Everything from the line containing "build_front_shell()" through the line containing "if empty is" should be repeated exactly, and nothing else from the data.

##### SUPPLIED DATA #####

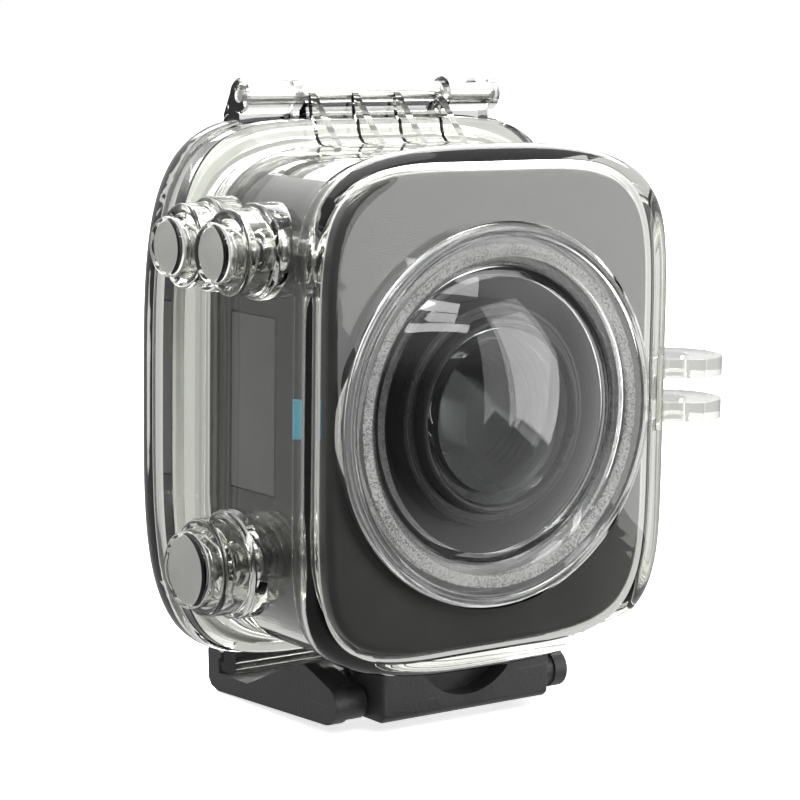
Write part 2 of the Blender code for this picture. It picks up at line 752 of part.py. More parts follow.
def build_latch_lever():
    centre = (0, LEVER_Y, LEVER_Z)
    side = [
        (LEVER_FRONT, LEVER_TOP),
        (LEVER_FRONT, LEVER_BOTTOM + 0.7),
        (LEVER_FRONT + 0.7, LEVER_BOTTOM),
        (12.4, LEVER_BOTTOM),
        (13.4, LEVER_BOTTOM + 1.0),
        (14.2, -39.0),
    ]
    side += arc(LEVER_Y, LEVER_Z, LUG_R, -70, 90)
    side += [(12.6, LEVER_TOP + 0.1)]
    lever = prism("latch_lever", side, -LEVER_HALF, LEVER_HALF, centre=centre, material=black)
    slots = []
    for i, turn in enumerate((-1, 1)):
        low, high = sorted((turn * (LUG_INNER - LUG_SLOT), turn * (LUG_OUTER + LUG_SLOT)))
        slots.append(box(f"lug_slot_{i}", (low, LEVER_Y - LUG_R - 0.6, -45),
                         (high, LEVER_Y + 6, -30), cutter=True))
    scoop = rod("finger_scoop", 9.5, 3.0, LEVER_FRONT + 3.2, "y", (0, 0, -30.6), cutter=True,
                steps=40)
    bore = rod("lever_bore", PIN_BORE, -20, 20, "x", centre, cutter=True)
    hook_bore = rod("hook_bore", PIN_BORE, -20, 20, "x", (0, HOOK_Y, HOOK_Z), cutter=True)
    middle = box("hook_bore_stop", (-LEVER_HALF + 4, HOOK_Y - 3, HOOK_Z - 3),
                 (LEVER_HALF - 4, HOOK_Y + 3, HOOK_Z + 3), cutter=True)
    boolean(hook_bore, "DIFFERENCE", [middle])
    add_bevel(lever, 0.35)
    boolean(lever, "DIFFERENCE", [*slots, scoop, bore, hook_bore])


def arm_outline():
    """Side view of a hook arm, from the round front end to the floor under the keeper."""
    side = arc(HOOK_Y, HOOK_Z, 2.75, 100, 265, 10)
    side += [(39.2, HOOK_BOTTOM), (41.0, HOOK_BOTTOM + 0.5), (HOOK_BACK - 0.2, HOOK_BOTTOM + 1.5)]
    side += [(HOOK_BACK, -38.1), (41.6, -37.7), (39.6, -37.7), (38.42, -38.0), (38.42, -38.8)]
    side += [(39.05, -39.1), (39.05, HOOK_FLOOR), (31.5, HOOK_FLOOR)]
    side += [(27.5, -39.3), (20.0, -35.9), (17.5, -35.3), (15.0, -36.0)]
    return side


def beam_outline():
    """Side view of the cross beam that joins the two arms behind and under the keeper."""
    return [
        (31.0, HOOK_FLOOR - 0.1), (31.0, -43.45), (39.2, HOOK_BOTTOM),
        (41.0, HOOK_BOTTOM + 0.5), (HOOK_BACK - 0.2, HOOK_BOTTOM + 1.5), (HOOK_BACK, -38.1),
        (41.6, -37.7), (39.6, -37.7), (38.42, -38.0), (38.42, -38.8), (39.05, -39.1),
        (39.05, HOOK_FLOOR - 0.1),
    ]


def build_latch_hook():
    centre = (0, HOOK_Y, HOOK_Z)
    hook = prism("latch_hook", beam_outline(), -ARM_OUTER + 0.5, ARM_OUTER - 0.5, centre=centre,
                 material=black)
    joined = []
    for name, side in (("right", 1), ("left", -1)):
        low, high = sorted((side * (ARM_OUTER - 2.2), side * ARM_OUTER))
        joined.append(prism("arm_" + name, arm_outline(), low, high, cutter=True))
        low, high = sorted((side * ARM_INNER, side * (ARM_OUTER - 1.0)))
        joined.append(rod("roller_" + name, 2.45, low, high, "x", centre, cutter=True))
        low, high = sorted((side * (ARM_INNER + 0.2), side * (ARM_OUTER - 1.0)))
        inner = [(HOOK_Y, -37.8), (HOOK_Y, -42.2), (33.0, -43.2), (33.0, HOOK_FLOOR - 0.2),
                 (31.0, HOOK_FLOOR - 0.2), (27.0, -39.6), (20.0, -36.6), (17.0, -36.4)]
        joined.append(prism("arm_core_" + name, inner, low, high, cutter=True))
    bore = rod("arm_bore", PIN_BORE, -ARM_OUTER + 0.9, ARM_OUTER - 0.9, "x", centre, cutter=True)
    boolean(hook, "UNION", joined)
    boolean(hook, "DIFFERENCE", [bore])


def build_pins():
    rod("hinge_pin", PIN_R, -KNUCKLE_OUTER + 0.3, KNUCKLE_OUTER - 0.3, "x",
        (0, HINGE_Y, HINGE_Z), steel)
    rod("latch_pin", PIN_R, -LEVER_HALF + 0.3, LEVER_HALF - 0.3, "x",
        (0, LEVER_Y, LEVER_Z), steel)
    for name, side in (("right", 1), ("left", -1)):
        low, high = sorted((side * (LEVER_HALF - 3.7), side * (ARM_OUTER - 1.2)))
        rod("hook_pin_" + name, PIN_R, low, high, "x", (0, HOOK_Y, HOOK_Z), steel)


HINGE = (0, HINGE_Y, HINGE_Z)

clear_scene()
parts = new_collection("action_camera")
cutters = new_collection("cutters")

clear = make_material("clear_polycarbonate", (0.90, 0.93, 0.92), 0.06, transmission=1.0)
frosted = make_material("frosted_polycarbonate", (0.82, 0.84, 0.83), 0.35, transmission=0.8)
glass = make_material("lens_glass", (0.05, 0.06, 0.08), 0.03, transmission=0.6)
rubber = make_material("black_rubber", (0.015, 0.015, 0.015), 0.75)
steel = make_material("steel", (0.62, 0.62, 0.60), 0.25, metallic=1.0)
grey = make_material("grey_plastic", (0.17, 0.17, 0.175), 0.5)
charcoal = make_material("charcoal_plastic", (0.045, 0.045, 0.048), 0.55)
light_grey = make_material("light_grey_plastic", (0.26, 0.26, 0.27), 0.5)
black = make_material("black_plastic", (0.02, 0.02, 0.022), 0.5)
black_metal = make_material("black_metal", (0.03, 0.03, 0.032), 0.35, metallic=0.8)
blue = make_material("blue_plastic", (0.04, 0.33, 0.52), 0.4)
board = make_material("circuit_board", (0.02, 0.10, 0.05), 0.5)
battery_wrap = make_material("battery_wrap", (0.10, 0.10, 0.11), 0.4)
pad = make_material("grey_silicone", (0.22, 0.22, 0.22), 0.8)

build_front_shell()
build_mount_fingers()
build_port()
build_lens()
build_camera_front()
build_camera_body()
build_side_trim()
build_camera_rear()
build_camera_inside()
build_back_door()
for button_name, button_y, button_z, button_cap_r, _ in BUTTONS:
    build_button(button_name, button_y, button_z, button_cap_r)
build_latch_lever()
build_latch_hook()
build_pins()
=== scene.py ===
import math
import bpy
from mathutils import Matrix, Vector


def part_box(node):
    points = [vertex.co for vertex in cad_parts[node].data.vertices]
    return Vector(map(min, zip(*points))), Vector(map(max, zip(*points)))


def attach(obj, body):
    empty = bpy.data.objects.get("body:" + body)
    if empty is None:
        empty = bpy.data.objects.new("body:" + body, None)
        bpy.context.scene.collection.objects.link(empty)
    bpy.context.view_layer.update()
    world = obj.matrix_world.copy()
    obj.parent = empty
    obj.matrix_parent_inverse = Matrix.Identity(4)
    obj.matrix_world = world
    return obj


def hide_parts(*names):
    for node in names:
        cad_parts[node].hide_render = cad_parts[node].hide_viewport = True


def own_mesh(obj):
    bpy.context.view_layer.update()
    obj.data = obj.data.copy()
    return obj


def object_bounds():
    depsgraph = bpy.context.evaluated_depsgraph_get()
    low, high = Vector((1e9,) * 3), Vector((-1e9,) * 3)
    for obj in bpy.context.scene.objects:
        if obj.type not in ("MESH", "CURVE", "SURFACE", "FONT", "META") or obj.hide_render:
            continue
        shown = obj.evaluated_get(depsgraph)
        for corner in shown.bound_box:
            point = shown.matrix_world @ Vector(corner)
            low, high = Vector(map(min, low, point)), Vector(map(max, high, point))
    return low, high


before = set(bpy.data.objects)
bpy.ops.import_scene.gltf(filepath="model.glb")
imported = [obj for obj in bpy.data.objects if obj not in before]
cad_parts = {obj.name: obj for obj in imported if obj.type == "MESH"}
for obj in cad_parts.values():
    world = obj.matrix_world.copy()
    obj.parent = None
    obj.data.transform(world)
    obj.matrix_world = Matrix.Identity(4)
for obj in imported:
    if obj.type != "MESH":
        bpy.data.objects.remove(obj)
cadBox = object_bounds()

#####

**EXERCISE RESPONSE**.
build_front_shell()
build_mount_fingers()
build_port()
build_lens()
build_camera_front()
build_camera_body()
build_side_trim()
build_camera_rear()
build_camera_inside()
build_back_door()
for button_name, button_y, button_z, button_cap_r, _ in BUTTONS:
    build_button(button_name, button_y, button_z, button_cap_r)
build_latch_lever()
build_latch_hook()
build_pins()
=== scene.py ===
import math
import bpy
from mathutils import Matrix, Vector


def part_box(node):
    points = [vertex.co for vertex in cad_parts[node].data.vertices]
    return Vector(map(min, zip(*points))), Vector(map(max, zip(*points)))


def attach(obj, body):
    empty = bpy.data.objects.get("body:" + body)
    if empty is None:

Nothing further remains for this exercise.